Os rankings publicados ao longo dos últimos anos têm mostrado isto mesmo e têm sido usados como instrumentos de “marketing” gratuitos, pelas escolas privadas, para continuar a atrair os melhores alunos.

Do lado dos professores, existe a perceção de que os rankings constituem uma forma de avaliação indireta do seu próprio trabalho pedagógico, que ora gera sentimentos de satisfação, quando os resultados dos seus alunos são altos, ora gera sentimentos de frustração, pelo facto de os resultados dos alunos, embora baixos, não parecerem refletir o valor acrescentado de todo o seu investimento. Parte da pouca atratividade da carreira docente pode dever-se, entre outros aspetos, a estes sentimentos de insatisfação. Além disso, a sobrevalorização dos testes como instrumento privilegiado de avaliação tende a esvaziar todo o processo formativo para o qual o professor se formou e a inibir metodologias criativas e inovadoras em prol de metodologias de ensino mais tradicionais e passivas.

O acesso à informação sobre a escola é desigual para muitas famílias e determinado pelo capital social e cultural.
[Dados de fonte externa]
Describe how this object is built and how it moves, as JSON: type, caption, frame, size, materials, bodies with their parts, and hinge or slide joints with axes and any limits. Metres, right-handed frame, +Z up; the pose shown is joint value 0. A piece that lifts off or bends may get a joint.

Essa desigualdade é também geográfica e financeira, já que muitas famílias estão limitadas nas suas escolhas pela oferta regional e por aquilo que as suas carteiras podem comportar. Pior, para muitas famílias “desfavorecidas”, a publicação dos rankings pode contribuir para reforçar a sua perceção “fatalista” e “darwinista” do sucesso escolar.

A publicação dos “rankings” não parece ser, por conseguinte, muito proveitosa para o avanço do conhecimento sobre os fenómenos educativos e apenas oferece uma fotografia monocromática da realidade educativa em Portugal, que merecia uma reflexão crítica séria do que poderia efetivamente ser melhorado.